How does a corporation come into existence?
(1) The persons desiring to incorporate shall submit the intended name to the Commission for verification.
(2) The name will be reserved in favor of the persons if the Commission finds the name to be distinguishable.
(3) The incorporators will submit their articles of incorporation and bylaws to the Commission.
(4) The Commission will issue the certificate of incorporation after it finds that the submitted documents and informations is in compliance with the Revised Corporation Code.
(5) The corporate existence and juridical personality commences from the date the Commission issues the certificate of incorporation, where the incorporators will constitute a body corporate within the period of time mentioned therein, otherwise, it will be dissolved, unless such period is extended.
What is a de jure corporation?
A de jure corporation is a corporation existing in fact and in law. It has complied with all the requirements.
What is a de facto corporation? What are its requisites?
A de facto corporation is a corporation existing in fact, but not in law. It has not complied with all the requirements yet.

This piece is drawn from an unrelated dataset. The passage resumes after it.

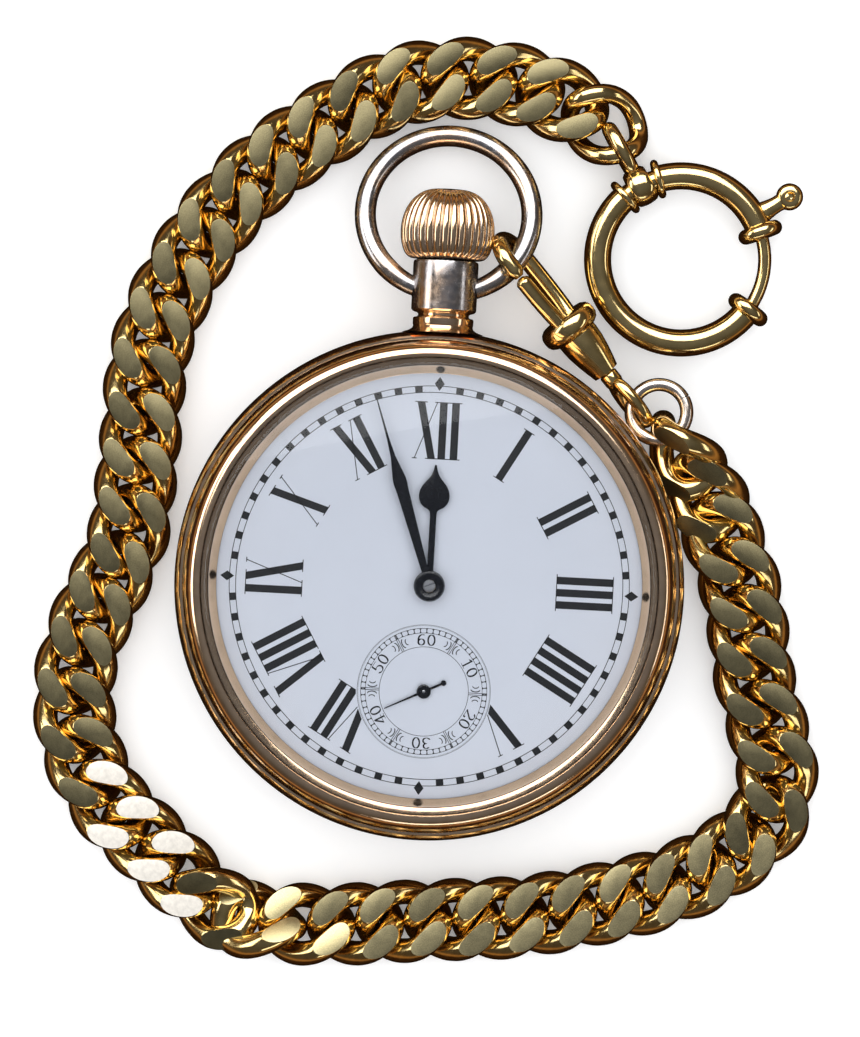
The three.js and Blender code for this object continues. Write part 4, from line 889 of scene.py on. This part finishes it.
class WATCH_OT_hands(bpy.types.Operator):
    """Adds the hour, minute and seconds hands"""

    bl_idname = "watch.hands"
    bl_label = "Hands"

    def execute(self, context):
        s = context.scene.watch_dial
        self.hour_hand(s.hour_hand / MM)
        self.minute_hand(s.minute_hand / MM)
        self.seconds_hand(s.seconds_hand / MM)
        return {"FINISHED"}

    def hour_hand(self, length):
        low = HAND_HEIGHTS["hour"]
        right = [(0.31, 1.2), (0.31, 6.9), (0.36, 7.25), (0.55, 7.45), (0.95, 7.65),
                 (1.28, 7.98), (1.46, 8.4), (1.5, 8.85), (1.42, 9.3), (1.2, 9.75),
                 (0.88, 10.15), (0.58, 10.5), (0.36, 10.85), (0.2, 11.25), (0.08, length)]
        outline = right + [(-x, y) for x, y in right[::-1]]
        blade = beveled_blade("hour_blade", outline, low, low + 0.2, "hand_black")
        boss = hub("hour_boss", 0.8, 1.52, low, low + 0.25)
        mesh = join_meshes("hour_hand_leaf", [blade, boss])
        add_piece("hour_hand_leaf", mesh, "hour", ["hour_hand"],
                  rotated("Z", HAND_BEARINGS["hour"]))

    def minute_hand(self, length):
        low = HAND_HEIGHTS["minute"]
        widest = length * 0.56
        right = [(0.33, 1.2), (0.6, widest - 1.2), (0.67, widest - 0.5), (0.65, widest),
                 (0.48, widest + 0.9), (0.24, widest + 2.2), (0.12, widest + 4.0),
                 (0.045, length)]
        outline = right + [(-x, y) for x, y in right[::-1]]
        blade = beveled_blade("minute_blade", outline, low, low + 0.2, "hand_black")
        boss = hub("minute_boss", 0.62, 1.45, low, low + 0.42)
        pin = turned("centre_pin", [(0, low - 0.2), (0.62, low - 0.2), (0.62, low + 0.42),
                                    (0.55, low + 0.5), (0.3, low + 0.52), (0, low + 0.5)],
                     "satin_steel", 48, closed=False)
        mesh = join_meshes("minute_hand_leaf", [blade, boss, pin])
        add_piece("minute_hand_leaf", mesh, "center", ["minute_hand"],
                  rotated("Z", HAND_BEARINGS["minute"]))

    def seconds_hand(self, length):
        low = HAND_HEIGHTS["seconds"]
        needle = [(0.12, -2.0), (0.12, 0.3), (0.05, length)]
        outline = needle + [(-x, y) for x, y in needle[::-1]]
        blade = beveled_blade("seconds_blade", outline, low, low + 0.12, "hand_black")
        boss = hub("seconds_boss", 0.16, 0.7, low, low + 0.28)
        pin = turned("seconds_pin", [(0, low), (0.15, low), (0.15, low + 0.28), (0, low + 0.32)],
                     "satin_steel", 24, closed=False)
        ball = turned("seconds_ball", [(0, low), (0.2, low), (0.28, low + 0.06), (0.2, low + 0.14),
                                       (0, low + 0.16)], "hand_black", 32,
                      Matrix.Translation((0, -2.1, 0)), closed=False)
        mesh = join_meshes("seconds_hand_leaf", [blade, boss, pin, ball])
        place = (Matrix.Translation((0, -SECONDS_OFFSET * MM, 0))
                 @ rotated("Z", HAND_BEARINGS["seconds"]))
        add_piece("seconds_hand_leaf", mesh, "seconds", ["seconds_hand"], place)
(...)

Its requisites for it to be a de facto corporation are the following:
(a) Organized under a valid law
(b) Bonafide compliance with formalities of law
(c) Use of incorporate powers
(d) SEC Issuance of certificate of incorporation
What is a corporation by estoppel?
A corporation by estoppel happens when any group of persons assumed to act as a corporation knowing that they don’t have any authority to do so.
What are the liabilities of a corporation by estoppel?
If the corporation incurs debts, liabilities, and damages, they will be liable as general partners.
If the ostensible corporation is sued on any transaction it has entered, or torts it has committed, they cannot use the defense that it has no corporate personality.